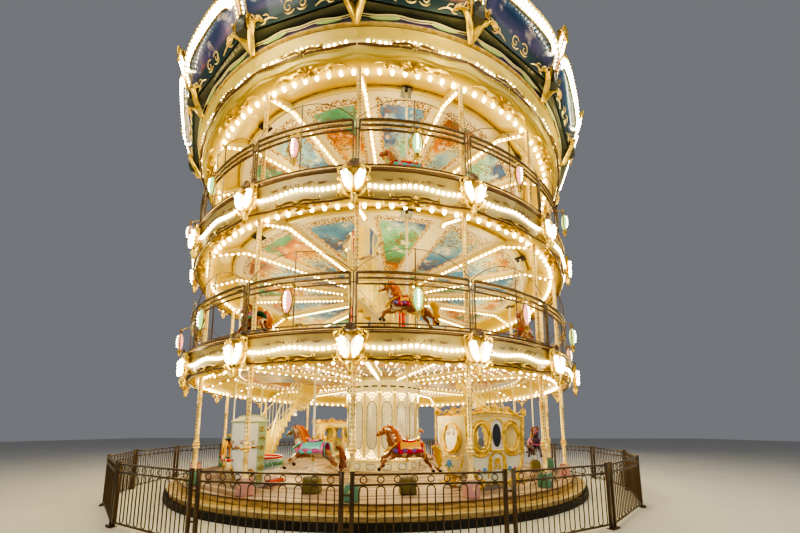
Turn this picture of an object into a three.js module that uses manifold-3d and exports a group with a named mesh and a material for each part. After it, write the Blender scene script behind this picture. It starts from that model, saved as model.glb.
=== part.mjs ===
// Three-storey fairground carousel with sixteen bays, its guard fence and its rides.
// Millimetres, +Z up. The origin is on the ground, on the axis that the turntable turns about.
// Azimuth 0 is towards -Y, and azimuths grow towards +X.

import * as THREE from "three";
import { mergeVertices } from "three/addons/utils/BufferGeometryUtils.js";
import Module from "manifold-3d";

const wasm = await Module();
wasm.setup();

// Bays and storeys
const BAYS = 16;
const BAY = (2 * Math.PI) / BAYS;
const RING_SIDES = 32;
const PLATFORM_TOP = 390;
const MIDDLE_DECK = 3600;
const UPPER_DECK = 6930;
const CORNICE_TOP = 10150;

// Radii
const DECK_R = 6200;
const PLATFORM_R = 6080;
const STEP_R = 6340;
const PLINTH_R = 6420;
const COLUMN_R = 5900;
const POLE_R = 5150;
const CORE_R = 1300;
const DECK_HOLE_R = 1390;
const SLEW_R = 1100;

// Base
const PLINTH_TOP = 140;
const STEP_TOP = 262;
const PLATFORM_UNDERSIDE = 300;
const RIM_BOTTOM = 270;
const RUNNING_GAP = 0.3;

// Decks and what hangs under them
const DECK_THICK = 120;
const BEAM_DEPTH = 150;
const BEAM_WIDTH = 120;
const FASCIA_DEPTH = 600;
const COVE_R = 5250;
const COVE_OUTER_R = 5790;
const CEILING_THICK = 40;
const SWEEP_DEPTH = 90;
const SWEEP_WIDTH = 80;
const SWEEP_OUTER = 5000;

// Railings
const RAIL_HEIGHT = 1100;
const RAIL_R = 6120;

// Fence
const FENCE_PANELS = 20;
const FENCE_R = 7530;
const FENCE_HEIGHT = 1100;
const FENCE_TURN = 0.031;
const FENCE_POST = 70;
const FENCE_BAR = 34;
const FENCE_FIELDS = 3;
const FENCE_LOW_RAIL = 95;
const FENCE_RING_RAIL = 960;
const FENCE_PER_NODE = 5;
const FENCE_GAP = 55;

// Crown
const BAND_TOP = 10330;
const BOARD_HEIGHT = 1050;
const BOARD_LEAN = 0.35;
const BOARD_R = 6420;
const ROOF_R = 6150;
const ROOF_APEX = 13100;
const FINIAL_TOP = 14600;

// Horses
const HORSE_MID = 1230;
const UPPER_HORSE_MID = 800;
const HORSE_WIDTH = 230;
const POLE_RADIUS = 24;
const POLE_FOOT_ROOM = 170;
const POLE_BORE = POLE_RADIUS + 0.4;
const RING_DEPTH = 80;
const SLEEVE_R = 45;
const SLEEVE_LENGTH = 450;
const SLEEVE_GRIP = 190;
const BOX_HEIGHT = 350;

// Colours
const cream = { color: 0xf0e3bd, roughness: 0.45, metalness: 0.0 };
const gold = { color: 0xd8ab3e, roughness: 0.3, metalness: 0.8 };
const paleGold = { color: 0xe6c77a, roughness: 0.4, metalness: 0.4 };
const darkBrown = { color: 0x4a3422, roughness: 0.5, metalness: 0.2 };
const blackPaint = { color: 0x1d1a17, roughness: 0.6, metalness: 0.1 };
const bronze = { color: 0x3a3026, roughness: 0.4, metalness: 0.6 };
const wood = { color: 0xb99a6b, roughness: 0.7, metalness: 0.0 };
const white = { color: 0xf3efe6, roughness: 0.4, metalness: 0.0 };
const canvas = { color: 0x7a1f24, roughness: 0.8, metalness: 0.0 };

const carousel = new THREE.Group();
carousel.name = "carousel";

// Gives a geometry shared corners, no flat triangles and faces that point out.
function closed(geometry) {
  const bare = geometry.clone();
  bare.deleteAttribute("normal");
  bare.deleteAttribute("uv");
  const merged = mergeVertices(bare, 0.001);
  const index = merged.index.array;
  const position = merged.attributes.position;
  const kept = [];
  const a = new THREE.Vector3();
  const b = new THREE.Vector3();
  const c = new THREE.Vector3();
  let volume = 0;
  for (let i = 0; i < index.length; i += 3) {
    const [p, q, r] = [index[i], index[i + 1], index[i + 2]];
    if (p === q || q === r || r === p) continue;
    kept.push([p, q, r]);
    a.fromBufferAttribute(position, p);
    b.fromBufferAttribute(position, q);
    c.fromBufferAttribute(position, r);
    volume += a.dot(b.cross(c));
  }
  const order = volume > 0 ? kept.flat() : kept.flatMap(([p, q, r]) => [p, r, q]);
  merged.setIndex(order);
  return merged;
}

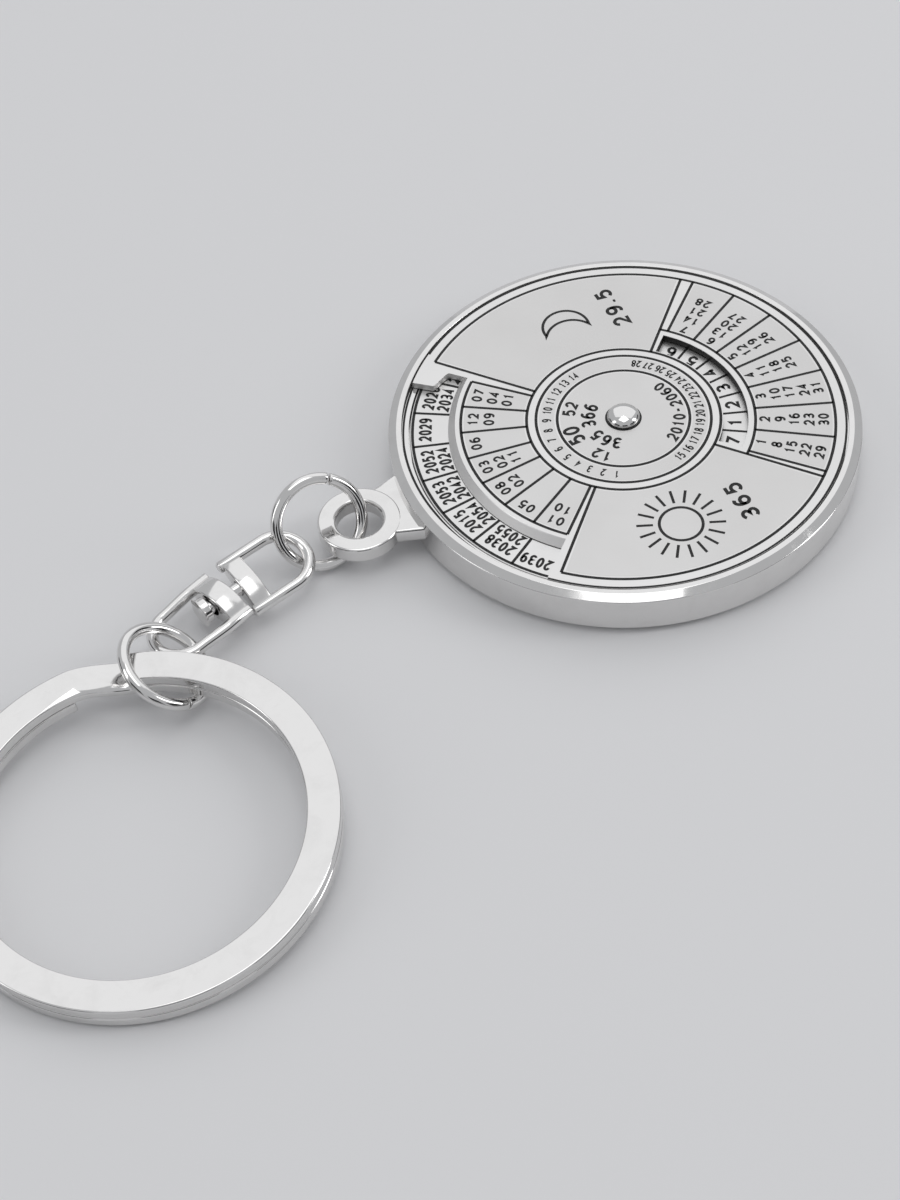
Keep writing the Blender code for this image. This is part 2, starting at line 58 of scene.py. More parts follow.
# Shader maths: sockets add and multiply like numbers, and 1 - mask works
class Wire:
    def __init__(self, finish, socket):
        self.finish = finish
        self.socket = socket

    def maths(self, operation, first, second):
        return self.finish.add("ShaderNodeMath", {"operation": operation}, [first, second])

    def __add__(self, other):
        return self.maths("ADD", self, other)

    def __rsub__(self, other):
        return self.maths("SUBTRACT", other, self)

    def __mul__(self, other):
        return self.maths("MULTIPLY", self, other)

    __radd__ = __add__
    __rmul__ = __mul__

    def clamp(self, low, high, toLow=0.0, toHigh=1.0):
        # a straight ramp between two levels
        inputs = {0: self, 1: low, 2: high, 3: toLow, 4: toHigh}
        return self.finish.add("ShaderNodeMapRange", {"clamp": True}, inputs)


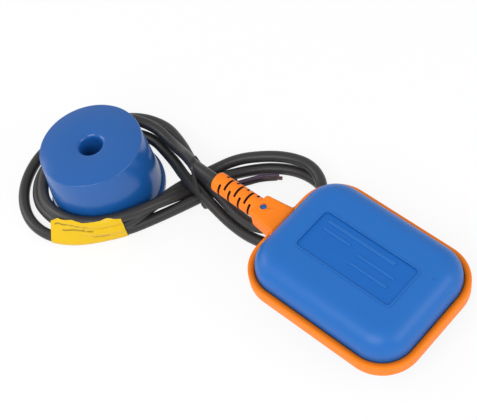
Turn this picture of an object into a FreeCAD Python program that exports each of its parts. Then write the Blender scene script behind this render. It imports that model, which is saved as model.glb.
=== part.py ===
"""Cable float switch: a sealed two-shell float with a ball-operated microswitch, its overmoulded rim
and cable boot, a counterweight standing beside it, and the cable lying in a tied figure of eight.

Frame: X runs along the float with the cable leaving towards -X, +Z is up, and the origin lies on the
table under the middle of the float and the counterweight. The float leans on its own cable, so
its pieces are modelled level round the middle of the joint plane and then placed at the lean.
"""
import FreeCAD, Part
import math
import os
from FreeCAD import Placement, Rotation, Vector

os.makedirs("parts", exist_ok=True)
doc = FreeCAD.newDocument("CableFloatSwitch")
sheet = doc.addObject("Spreadsheet::Sheet", "Sizes")

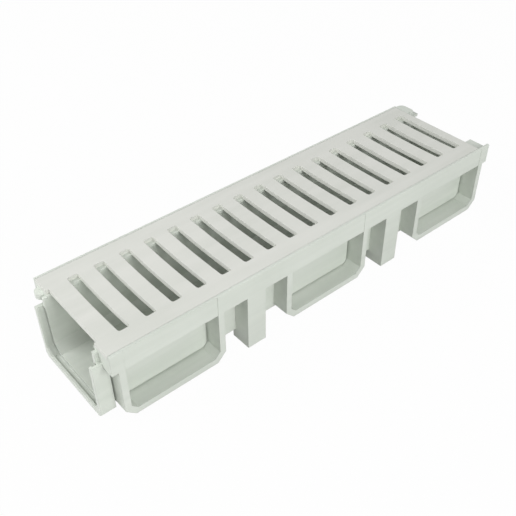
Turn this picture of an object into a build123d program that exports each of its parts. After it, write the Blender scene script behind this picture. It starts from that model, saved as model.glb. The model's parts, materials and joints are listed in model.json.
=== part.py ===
import os

from build123d import *

os.makedirs("parts", exist_ok=True)

# Drainage channel module: a moulded channel body and the slotted grate that lies in its rim.
# Millimetres, X along the channel, +Z up, ground at Z = 0, collar end at -X. X = 0 is halfway
# between the ends of the rim while it is modelled, and the middle of the whole part once exported.

# Channel body, overall
body_length = 500.0
body_width = 130.0
body_height = 88.0
rim_wall = 2.8
band_height = 23.0
edge_round = 0.8

# Trough
trough_width = 83.0
trough_wall = 4.0
floor_thickness = 3.0
floor_bevel = 9.5
under_rib = 3.0

# Seat of the grate
ledge_inset = 2.0
ledge_thickness = 3.0

# Side frames and legs
frame_width = 111.5
frame_count = 3
frame_end_gap = 6.25
frame_base = 5.0
frame_strip = 6.6
frame_chamfer = 10.0
panel_relief = 0.4
leg_width = 22.0
leg_wall = 2.8
leg_heel = 4.0

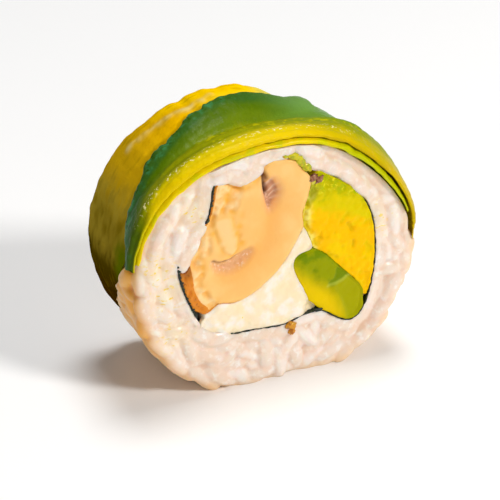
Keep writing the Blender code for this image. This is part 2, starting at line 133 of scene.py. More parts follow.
# Layers of grains on a cut face: how many, how far their tops are below it, and how far apart.
FACE_LAYERS = [(110, (0.0, 0.3), 2.8), (170, (0.35, 0.7), 2.0)]
FACE_TRIES = 6000
FACE_MIDDLE_HEIGHT = 22.0
ROOM_TO_CORE = 0.45
ROOM_UNDER_SLICE = 2.2
ROOM_TO_HOLE = 1.1
NORI_GRAIN_STEP = 3.6
OVER_NORI_HALF_SIZE = (2.5, 1.45, 1.1)
SIDE_GRAINS = 330
SIDE_TRIES = 30000
SIDE_SPACING = 2.2
OUTLINE_REACH = 60.0
OUTLINE_MARKS = 2400
RICE_VOXEL = 0.22
RICE_SHARE_KEPT = 0.46
CORE_SHRINK = 0.6
RING_RECESS = 1.0
COLLAR_WIDTH = 0.9
COLLAR_RECESS = 0.4
UNDER_SLICE_GAP = 0.15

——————

:: Written instruction ::
State how many lines of the records above contain the word "Keep", and give only that number.

:: Written answer ::
2